§ **Problem details**
Reproduce each line from the first in the data through the line that contains "return np.repeat(np.asarray(rows_value), 2" exactly; give nothing else.
--------------------------------------------------
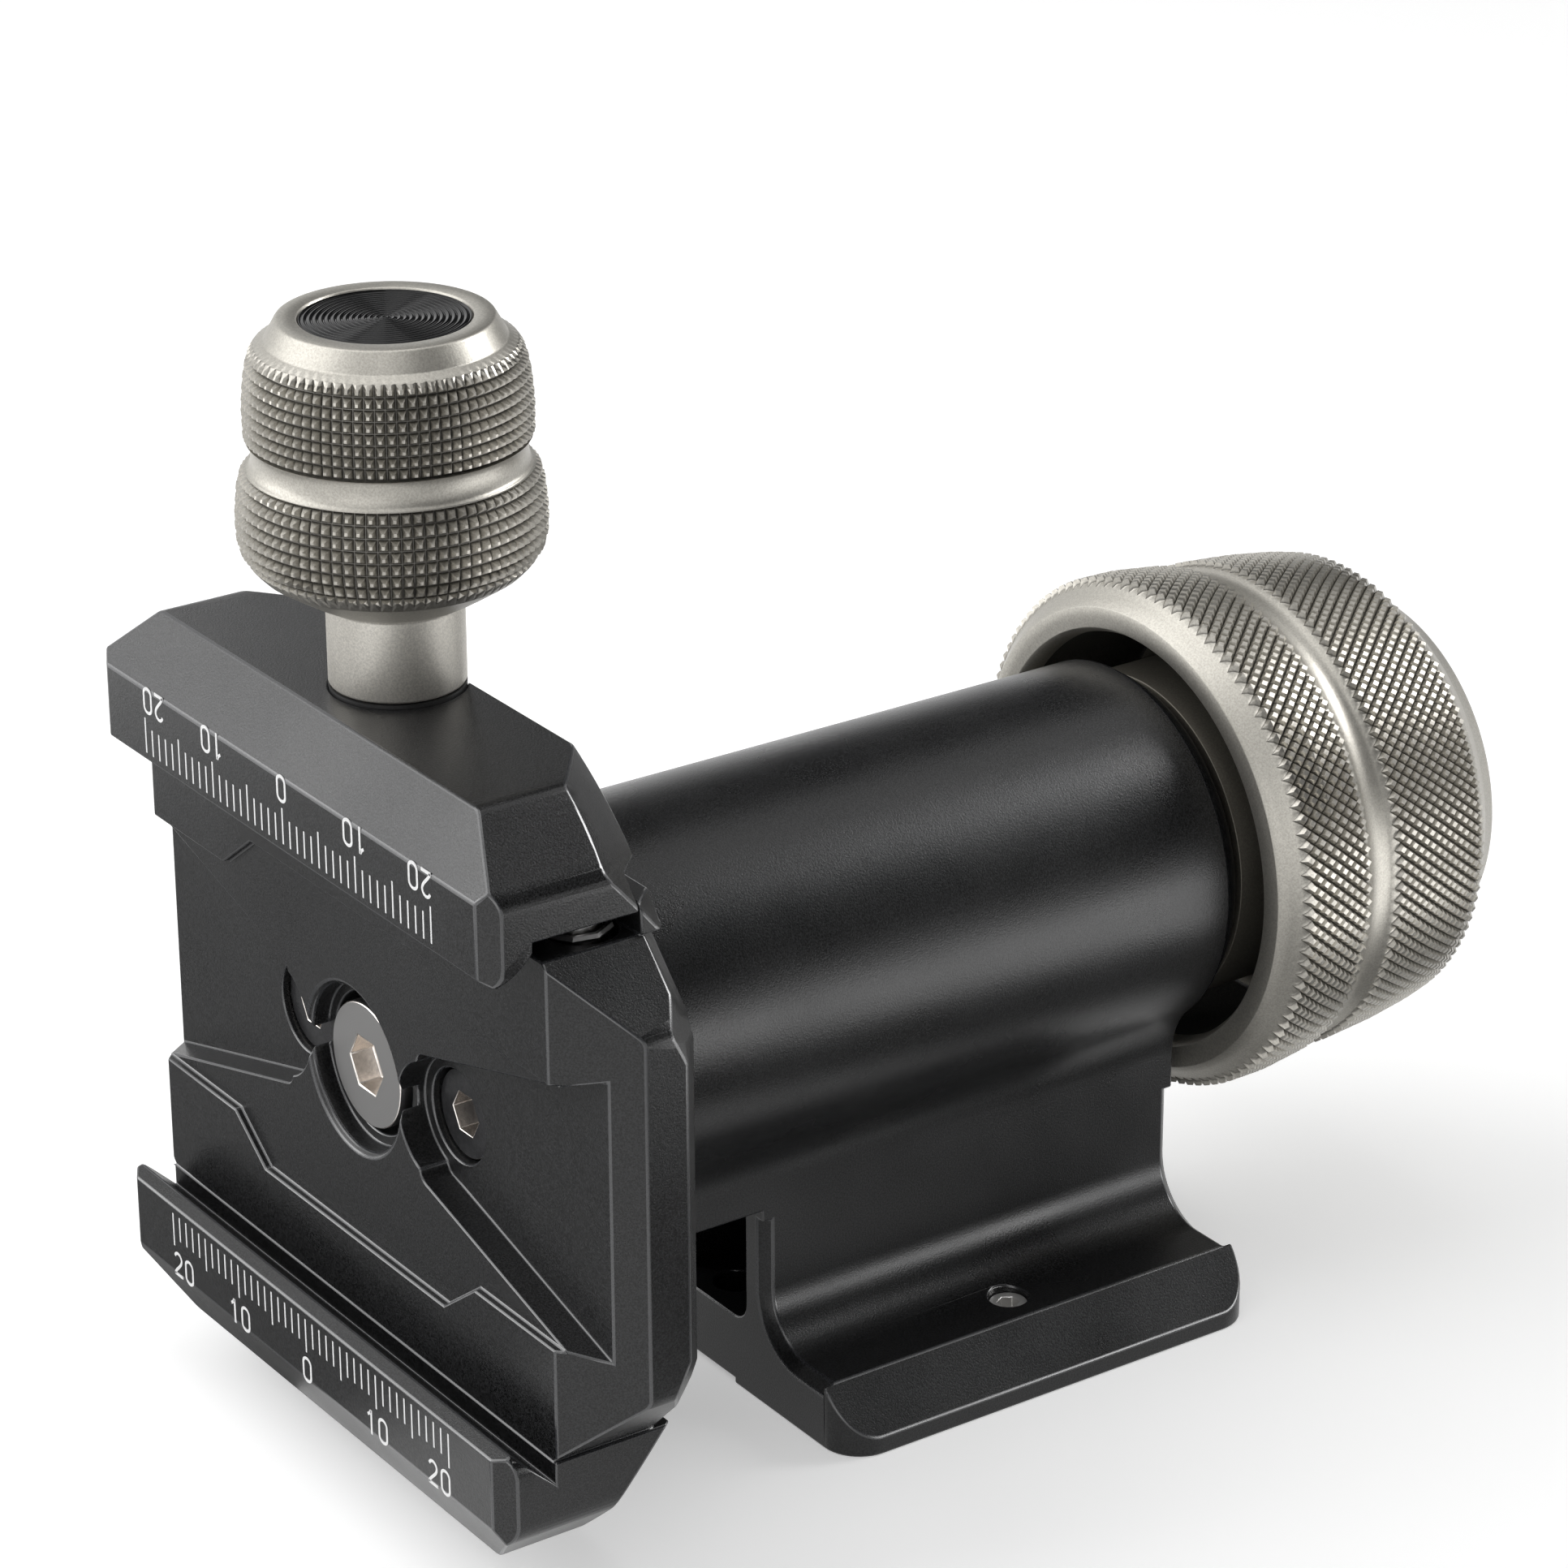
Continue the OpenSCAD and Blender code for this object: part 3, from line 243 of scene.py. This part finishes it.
def cells(rows, columns, lean, closed):
    """Two triangles for each cell of a grid of rings, split along the diagonal that lean names for it.
    The last ring joins the first one where closed is true."""
    i, k = np.meshgrid(np.arange(rows if closed else rows - 1), np.arange(columns), indexing="ij")
    low, high, beside = i * columns, (i + 1) % rows * columns, (k + 1) % columns
    a, b, c, d = low + k, low + beside, high + beside, high + k
    lean = np.broadcast_to(lean, a.shape)
    one = np.where(lean, [a, b, c], [a, b, d])
    two = np.where(lean, [a, c, d], [b, c, d])
    return np.stack([one, two], -1).transpose(1, 2, 3, 0).reshape(-1, 3)


def per_face(rows_value, columns):
    """A value of each row of cells, repeated for its faces."""
    return np.repeat(np.asarray(rows_value), 2 * columns)


def round_upright(radius, height, turn):
    """Point (i, k) stands radius[i, k] from the clamp knob's axis, at the angle turn[k] and the height of
    row i."""
    flat = np.broadcast_to(height, radius.shape)
    return np.stack([radius * np.sin(turn), KNOB_Y + radius * np.cos(turn), flat], -1).reshape(-1, 3)


def round_tilt(radius, along, turn):
    """Point (i, k) stands radius[i, k] from the tilt axis, at the angle turn[k] and the y of row i."""
    flat = np.broadcast_to(along, radius.shape)
    return np.stack([radius * np.cos(turn), flat, radius * np.sin(turn)], -1).reshape(-1, 3)


def wave(share):
    """0 at whole numbers, where a groove runs, and 1 half-way between them, at a tooth's middle."""
    return 1 - np.abs(2 * (share - np.floor(share)) - 1)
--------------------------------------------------
§ **Answer for the task**
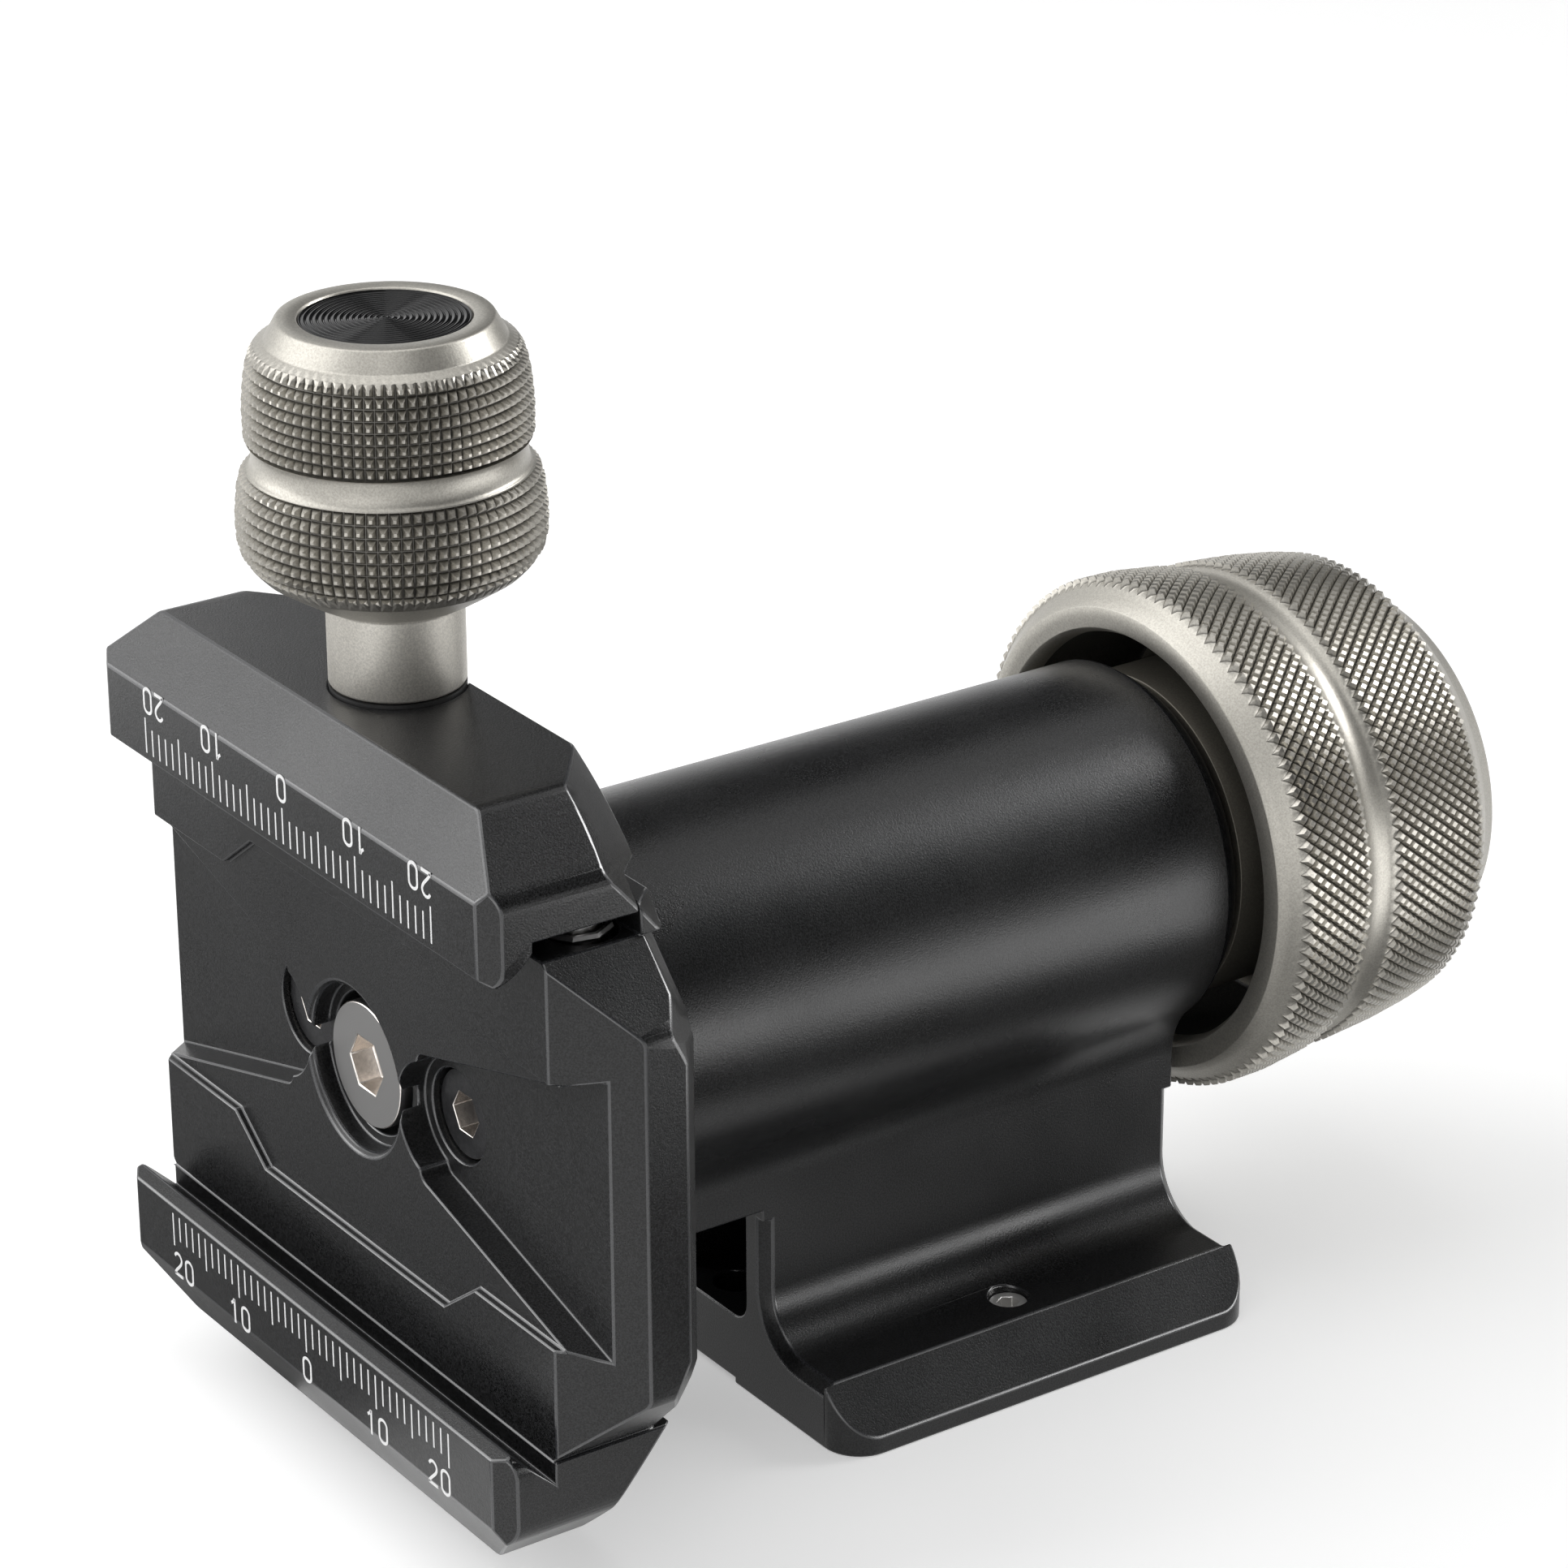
Continue the OpenSCAD and Blender code for this object: part 3, from line 243 of scene.py. This part finishes it.
def cells(rows, columns, lean, closed):
    """Two triangles for each cell of a grid of rings, split along the diagonal that lean names for it.
    The last ring joins the first one where closed is true."""
    i, k = np.meshgrid(np.arange(rows if closed else rows - 1), np.arange(columns), indexing="ij")
    low, high, beside = i * columns, (i + 1) % rows * columns, (k + 1) % columns
    a, b, c, d = low + k, low + beside, high + beside, high + k
    lean = np.broadcast_to(lean, a.shape)
    one = np.where(lean, [a, b, c], [a, b, d])
    two = np.where(lean, [a, c, d], [b, c, d])
    return np.stack([one, two], -1).transpose(1, 2, 3, 0).reshape(-1, 3)


def per_face(rows_value, columns):
    """A value of each row of cells, repeated for its faces."""
    return np.repeat(np.asarray(rows_value), 2 * columns)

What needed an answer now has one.